I have a few concerns with getting the small size. Im definitely not gonna get a great deal on this board as its brand new and i want it for this season so if im paying full price i want the right board. Also, i want this board to be basically my main go-to board for park days and on small mountains. I ride a rome blue 155 now and its great for bombing steeps and big jumps but i wanna get more into park and its just too stiff and hard to manuever. I want something different that is better for park but i feel like if i get the 146 is will just be too small and flimsy to do anything but hit rails on and will kinda be a joke board. I want to be able to comfortably ride this thing down a hill without feeling like im gonna die. I would get the infinity but i feel like its too similar to my old board and i want something a bit more park oriented. If the circuit would work with my small foot size i would totally pick it up but i think its too wide...


----------



## Guest (Jul 20, 2009)

Have you ever tried the Roxy Ollie Pop? I know a girl who rides this board and she loves it. Mainly for Park but you can take it anywhere. Check it.....

Roxy Ollie Pop Snowboard - Women's from Dogfunk.com


----------



## BurtonAvenger (Aug 14, 2007)

snowsam17 said:


> I have a few concerns with getting the small size. Im definitely not gonna get a great deal on this board as its brand new and i want it for this season so if im paying full price i want the right board. Also, i want this board to be basically my main go-to board for park days and on small mountains. I ride a rome blue 155 now and its great for bombing steeps and big jumps but i wanna get more into park and its just too stiff and hard to manuever. I want something different that is better for park but i feel like if i get the 146 is will just be too small and flimsy to do anything but hit rails on and will kinda be a joke board. I want to be able to comfortably ride this thing down a hill without feeling like im gonna die. I would get the infinity but i feel like its too similar to my old board and i want something a bit more park oriented. If the circuit would work with my small foot size i would totally pick it up but i think its too wide...

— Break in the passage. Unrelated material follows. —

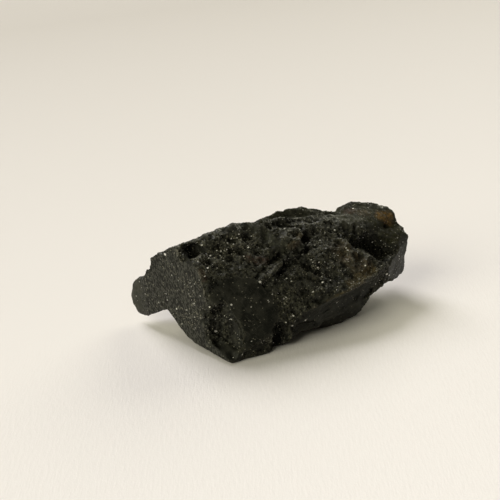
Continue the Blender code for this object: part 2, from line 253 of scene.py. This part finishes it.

I've been riding the Circuit R for a while now. You can ride it all over it's not so soft that it's just a rail board. Same thing for the Pandora. Let alone you're riding small east coast hills.


----------



## snowsam17 (Jan 14, 2008)

BurtonAvenger said:


> I've been riding the Circuit R for a while now. You can ride it all over it's not so soft that it's just a rail board. Same thing for the Pandora. Let alone you're riding small east coast hills.


i know that the problem i have is with the size. do you think i can get away with the pandora 146 when i weigh 150? i feel like thats just too small for me even for a park board but i could be wrong


----------



## FLuiD (Jul 6, 2009)

I bet it would be fine. If it's a "park" board and you have a charger go as small as you can get away with IMO. My girl's park board is a GNU 145 and shes 5'5" and 125. I really think it would be fine. What about checking out a demo? The Pandora 146 is a 23.3 waist and the 148 circuit is only a 24.1 so it's not like its a TON wider!


----------



## snowsam17 (Jan 14, 2008)

i wish i could demo but over here on the east coast there really arent too many opportunities. i actually just measured the bottom of my boot tho and its actually like 28 cm long so maybe ill just go for the circuit 148 and hopefully i wont be struggling to turn edge to edge. the other problem is there are really no stores around here that carry ns so im gonna have to order online without being able to see in-store how wide the board is. ugh


----------



## BurtonAvenger (Aug 14, 2007)

Call/email Never Summer. Tim was telling me their going to be doing more on hill demo's this year. See if they have anything going on in your neck of the woods.


----------



## snowsam17 (Jan 14, 2008)

will do thanks for the tip


----------



## matttehman (Feb 10, 2009)

I am lovin' that Sl! *Does anybody know if you need to size down for these boards like you do on the mervin's?* 

I am 5'9.5" , 190 lbs.(athletic build tyvm, I am bench-pressing 320 right now)
I do spend some time in the park, but mostly just boxes, I am stil la newb, so most of my riding is groomers.

*Should i ride a 158 or a 155?* :dunno:


----------



## linvillegorge (Jul 6, 2009)

Speaking of NS, I ran by a shop yesterday that had the 2010 lineup in stock already. The graphics on the new Legacy and Premier are sick. The pics online don't do the Legacy justice. It's awesome. I'm not digging the new Heritage at all.


----------



## FLuiD (Jul 6, 2009)

matttehman said:


> I am lovin' that Sl! *Does anybody know if you need to size down for these boards like you do on the mervin's?*
> 
> I am 5'9.5" , 190 lbs.(athletic build tyvm, I am bench-pressing 320 right now)
> I do spend some time in the park, but mostly just boxes, I am stil la newb, so most of my riding is groomers.
> ...


The Never Summers seem to be stamped a little longer then they actually are. My 158 Evo-R for example, is about the same length if not a little shorter then my GNU CHB-MTX 156. With your specs and riding more groomers etc I would say get the 158. The SL-R is pretty solid all around so that size would be good. The shorter one wouldn't be bad if you plan to spend more time in the park...But in that scenario I would just get an Evo-R!


----------



## matttehman (Feb 10, 2009)

lol thnx man! I know it is tempting to just get the evo. But I really need to improve my regular riding first I think.


----------



## neversummerFTW (Jan 10, 2010)

*2010 *

wah. I want a 2010 ns so bad. I just bought an 09 model last year though so I'm not ready to invest more 
but i don't really understand the rc. vario thing. So I know rc makes the boards like skateboards right? Does it ride easier??


----------